Es indudable que la unión monetaria, al eliminar las monedas propias y fijar por tanto tipos de cambio irreversibles entre países con capacidades económicas muy diferentes, era un montaje muy desequilibrado y asimétrico a favor de los más poderosos, con Alemania a la cabeza. Pero descubrirlo a estas alturas es un lamento patético. Y pretender ser compensados ahora por ello, en medio además de una crisis general que exacerba los intereses particulares, es una petición infantil grotesca. Eso del interés general, o del espíritu europeo, es moralina para engañar a ilusos o gente de buena voluntad. El fariseísmo queda fuera de lugar. Ahora hay que aguantar la crisis que el neoliberalismo, con su exaltación del mercado y el proyecto mercantil de la construcción de Europa, ha desatado.
Como decía, el descubrimiento del milagro que puede realizar el BCE recorre transversalmente a todas las ideologías.

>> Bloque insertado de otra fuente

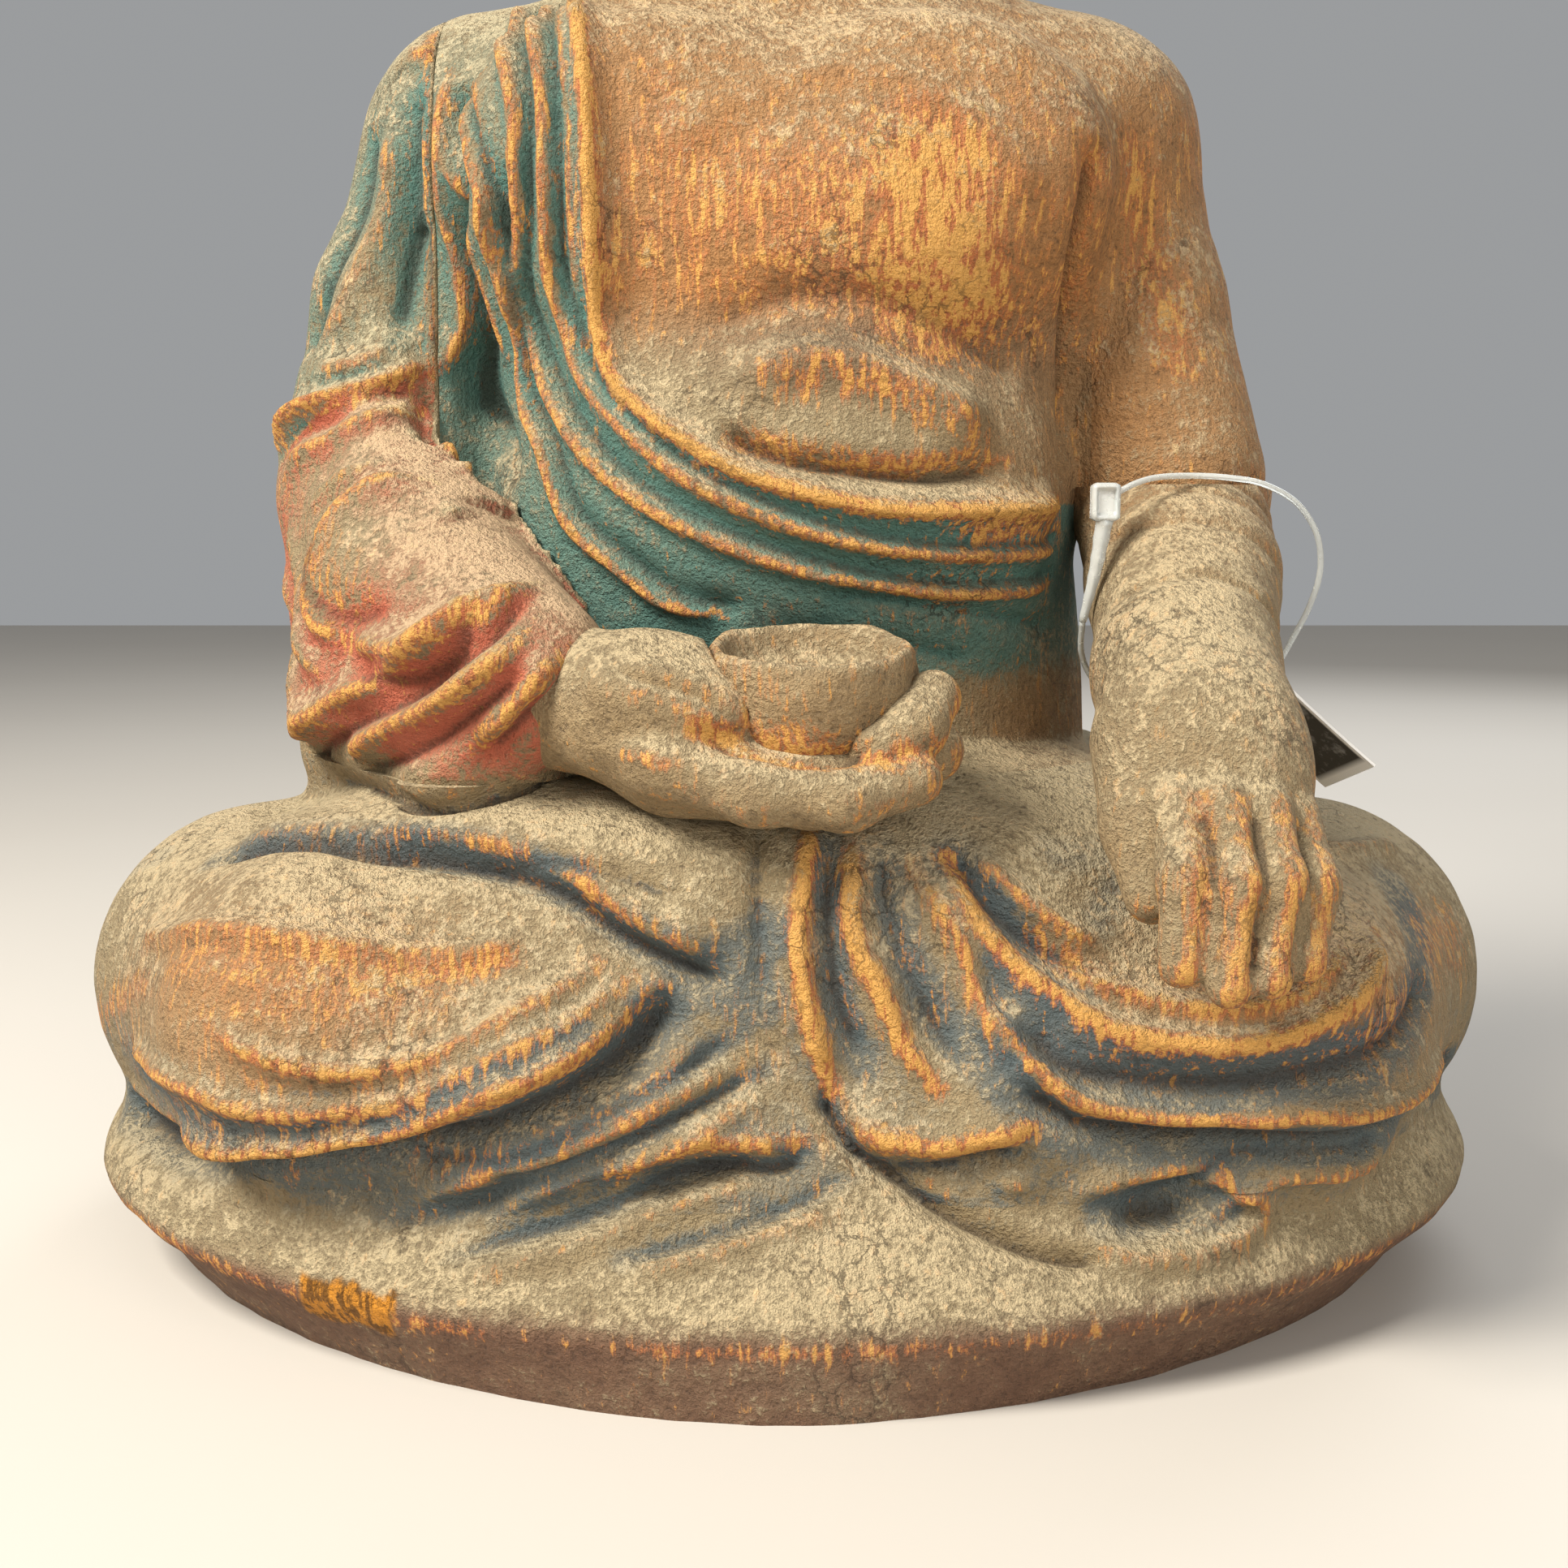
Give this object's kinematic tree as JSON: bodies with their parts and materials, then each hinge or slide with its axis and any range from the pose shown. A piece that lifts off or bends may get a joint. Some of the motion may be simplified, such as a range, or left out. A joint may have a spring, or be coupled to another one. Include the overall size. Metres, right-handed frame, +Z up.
{
  "type": "seated buddha statue",
  "caption": "Carved wooden figure seated cross-legged on a thin rounded base, robe over one shoulder, one hand holding an alms bowl and one reaching down over the knee",
  "frame": {"origin": "middle of the base's underside, on the surface the statue stands on", "axes": "+Z up, the figure faces -Y, +X is the figure's left side"},
  "size_m": [0.251, 0.189, 0.322],
  "materials": {
    "worn_brown_paint": "old brown paint and dust, cracked and matte, worn to wood at the lip",
    "worn_teal_paint": "old teal paint over orange ground, cracked, dusty and matte",
    "worn_red_paint": "old terracotta red paint, cracked and matte",
    "worn_gilt_wood": "aged yellow ochre ground over wood, worn in streaks, low sheen",
    "dusty_bowl_paint": "dusty khaki paint, matte",
    "bare_wood": "bare turned wood",
    "sutra_paper": "aged rolled paper",
    "silk_tie": "faded silk cord",
    "clear_nylon": "clear nylon, glossy",
    "tag_card": "dark printed card with a pale edge"
  },
  "bodies": {
    "figure": {"base_board": "worn_brown_paint", "lap_block": "worn_teal_paint", "torso": "worn_teal_paint", "head": "worn_gilt_wood", "right_sleeve": "worn_red_paint", "right_hand": "worn_gilt_wood", "alms_bowl": "dusty_bowl_paint", "left_upper_arm": "worn_gilt_wood", "left_forearm": "worn_gilt_wood", "left_hand": "worn_gilt_wood", "base_pegs": "bare_wood", "torso_pegs": "bare_wood", "shoulder_pegs": "bare_wood", "arm_pegs": "bare_wood", "neck_peg": "bare_wood", "bowl_peg": "bare_wood", "sutra_scroll": "sutra_paper", "scroll_tie": "silk_tie", "tag_loop": "clear_nylon", "tag_lock": "clear_nylon"},
    "cover": {"back_cover": "worn_teal_paint"},
    "card": {"price_tag": "tag_card"}
  },
  "joints": [
    {"name": "cover_pull", "type": "slide", "parent": "figure", "child": "cover", "axis": [0, 1, 0], "range_m": [0, 0.05]},
    {"name": "card_swing", "type": "hinge", "parent": "figure", "child": "card", "pos_m": [0.0805, -0.024, 0.0995], "axis": [-0.5906, -0.5, -0.6334], "range_deg": [0, 35]}
  ]
}
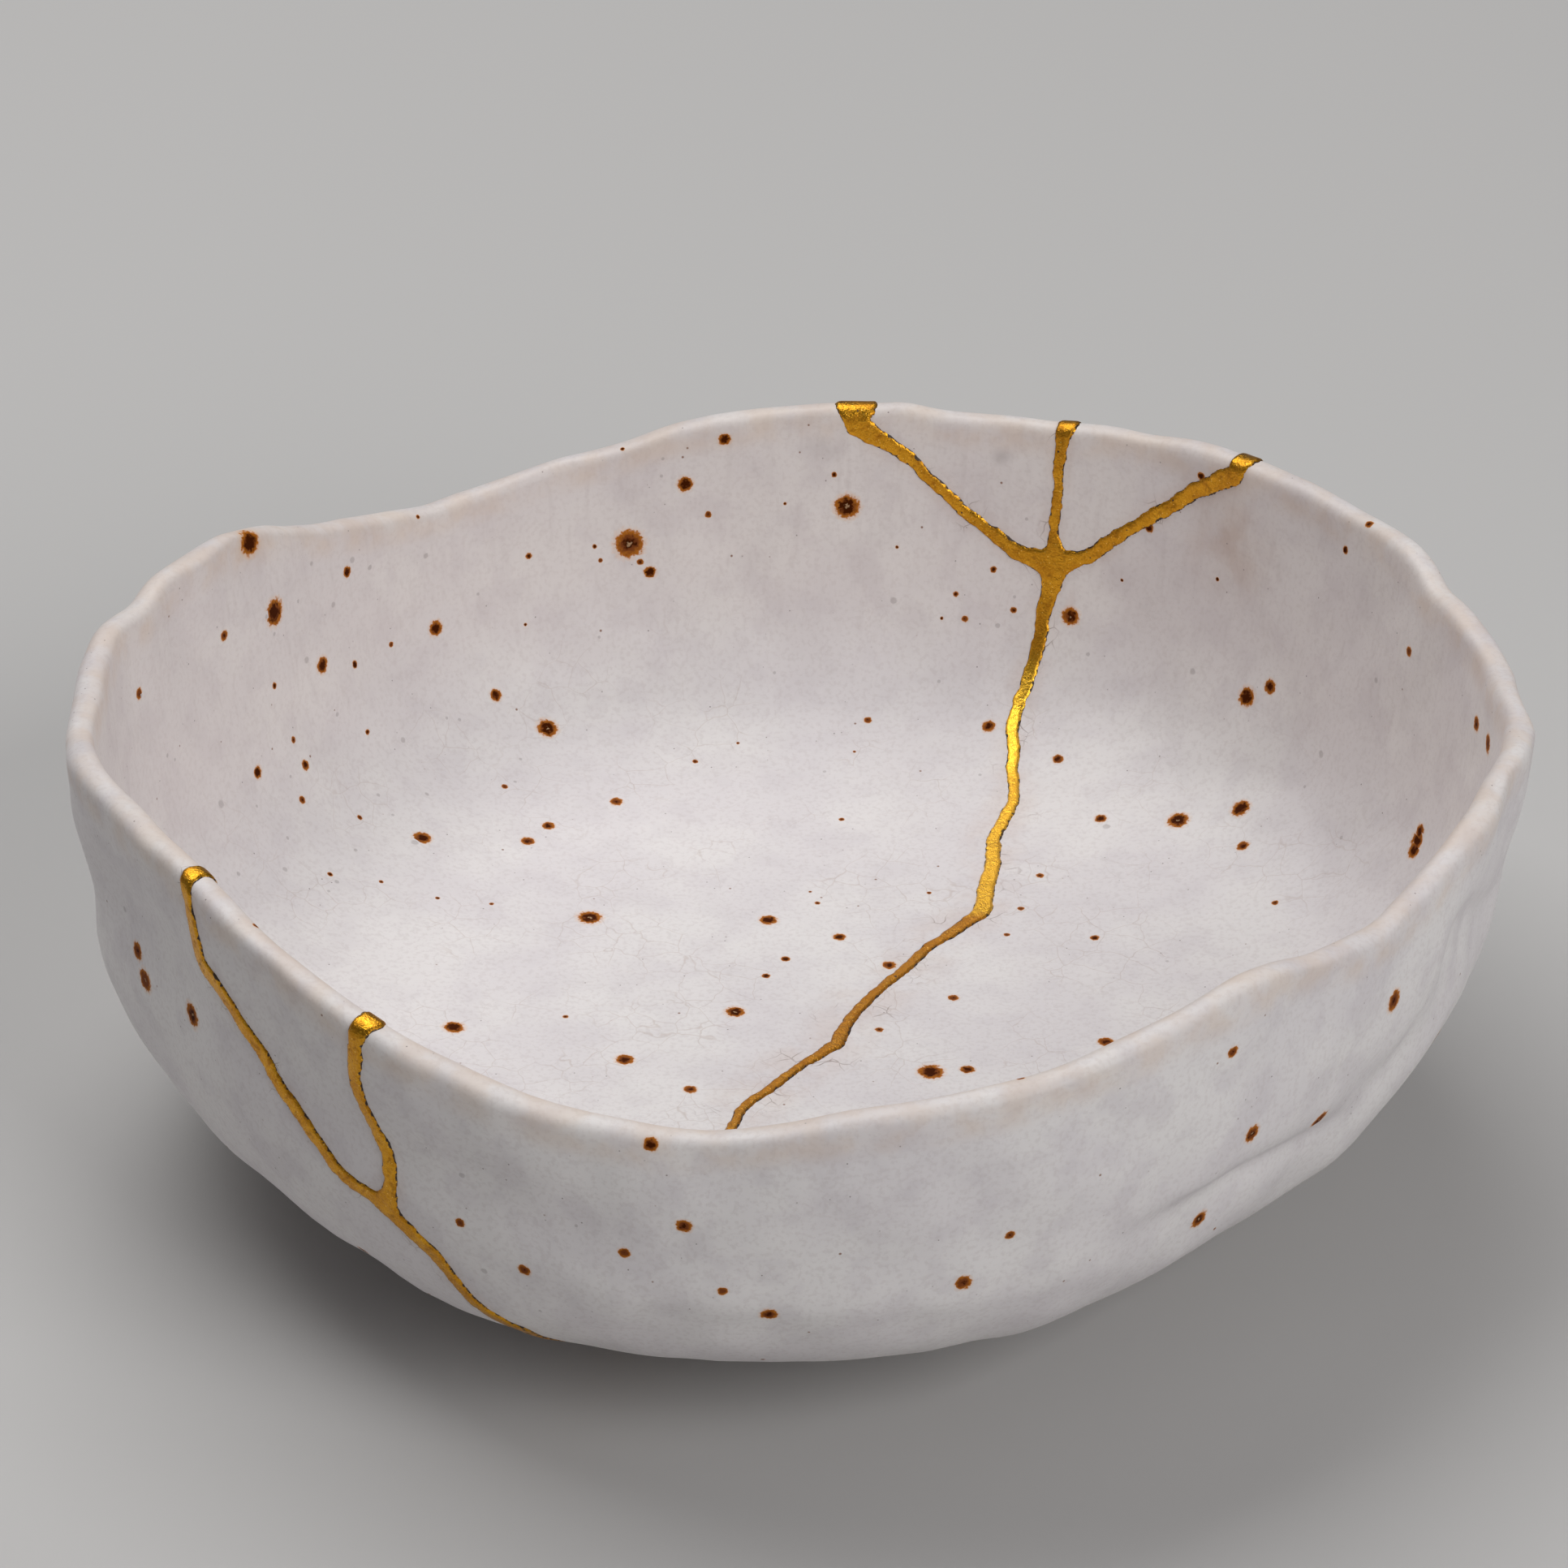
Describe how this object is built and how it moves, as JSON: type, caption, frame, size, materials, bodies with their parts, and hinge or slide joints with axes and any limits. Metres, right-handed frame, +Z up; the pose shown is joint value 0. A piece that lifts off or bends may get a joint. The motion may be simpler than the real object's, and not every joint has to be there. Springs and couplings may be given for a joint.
{
  "type": "mended tea bowl",
  "caption": "Shallow hand-pinched tea bowl on a low foot ring, broken and mended with raised gold lacquer seams; holds tea or small things.",
  "frame": {"origin": "on the ground under the middle of the rim", "axes": "+Z up, out of the bowl's mouth; -Y towards the viewer, where the long gold seam runs away over the front wall"},
  "size_m": [0.1214, 0.1221, 0.0437],
  "materials": {
    "glaze": "satin off-white glaze with brown iron spots and fine crazing",
    "gold": "gold powder burnished on lacquer"
  },
  "bodies": {
    "root": {"sherd_left": "glaze", "sherd_right": "glaze", "sherd_back_rim_left": "glaze", "sherd_back_rim_right": "glaze", "sherd_front_rim": "glaze", "gold_seam": "gold"}
  },
  "joints": []
}
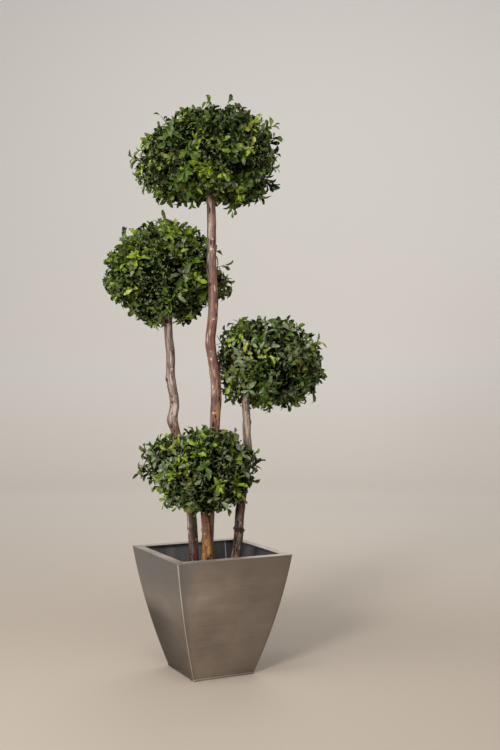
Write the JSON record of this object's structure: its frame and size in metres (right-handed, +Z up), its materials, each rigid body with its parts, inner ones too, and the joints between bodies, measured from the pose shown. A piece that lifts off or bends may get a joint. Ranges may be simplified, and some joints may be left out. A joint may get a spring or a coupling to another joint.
{
  "type": "potted ball topiary",
  "caption": "Ball topiary with clipped spheres of small glossy leaves on bent natural stems, standing in a tapered square zinc planter.",
  "frame": {"origin": "middle of the planter's flat underside, on the floor", "axes": "+Z up, X and Y along the planter's sides, with the planter's front side facing -Y"},
  "size_m": [0.6616, 0.579, 1.839],
  "materials": {
    "zinc": "brushed satin zinc with a soft grey patina",
    "zinc_lip": "rubbed satin zinc, lighter than the walls",
    "potting_mix": "dark crumbly bark-based potting mix",
    "bark_tall": "smooth reddish brown bark with peeled patches and knots",
    "bark_left": "weathered grey-brown bark with dark knots",
    "bark_right": "cracked grey-brown to black-brown bark",
    "bark_front": "peeled tan wood with darker grain",
    "foliage": "small glossy evergreen leaves, deep to yellow-green"
  },
  "bodies": {
    "root": {"planter_body": "zinc", "planter_lip_front": "zinc_lip", "planter_lip_right": "zinc_lip", "planter_lip_back": "zinc_lip", "planter_lip_left": "zinc_lip", "potting_mix": "potting_mix", "stem_tall": "bark_tall", "stem_left": "bark_left", "stem_right": "bark_right", "stem_front": "bark_front", "ball_top": "foliage", "ball_left": "foliage", "ball_right": "foliage", "ball_low": "foliage"}
  },
  "joints": []
}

Como es lógico la derecha -y ahí incluyo al gobierno del PSOE- pretende presionar y obtener algunos regalos, ganar tiempo, buscar protección, taponar la crisis que se avecina, generalizar el problema, evitar el desastre del euro y salvarlo si es posible, dado el alto rendimiento que ha dado para imponer políticas neoliberales. Todavía intenta sacar provecho de la situación impulsando reformas como la de las pensiones, la del mercado de trabajo o la negociación colectiva, que nada tienen que ver con las causas de la crisis y nada aportan a su solución.
Más sorprendente es que también haya voces en la izquierda que consideran que el BCE debe participar activamente en solucionar la crisis. Parece como si no hubieran sacado conclusión alguna de la Europa de Maastricht, ni de la experiencia del euro, que no tuvieran opinión del origen y de las causas de la crisis y, más grave aún, que no hayan tomado conciencia de los peligros que corre nuestro precario Estado del bienestar. Respaldar la idea de un “rescate” por las instituciones europeas es aceptar de antemano las condiciones siniestras que suelen imponer, como ya lo resienten los ciudadanos griegos y los irlandeses.
No es el papel de los intelectuales de la izquierda comportarse como hombres de Estado que cargan sobre sus livianos hombros los problemas del sistema y tratar de aparecer como personas sensatas y razonables ante un desastre tan pavoroso como se ha generado. No es hora de esforzarse en buscar soluciones correctas para ser aceptados, sino de pensar en cómo defender los intereses de la clase obrera y los sectores sociales más crudamente castigados por la crisis ante las tormentas que se avecinan. Deberían tomar ejemplo de la coherencia con que la derecha y el gobierno servil del PSOE preservan los privilegios de las clases pudientes. Con casi 5 millones de parados, encuentran razones sobradas y justifican sin pudor alguno, ayer, la reforma para abaratar y facilitar el despido, mañana, la reforma de las pensiones para elevar la edad de jubilación a los 67 años. Por supuesto, por el bien del país.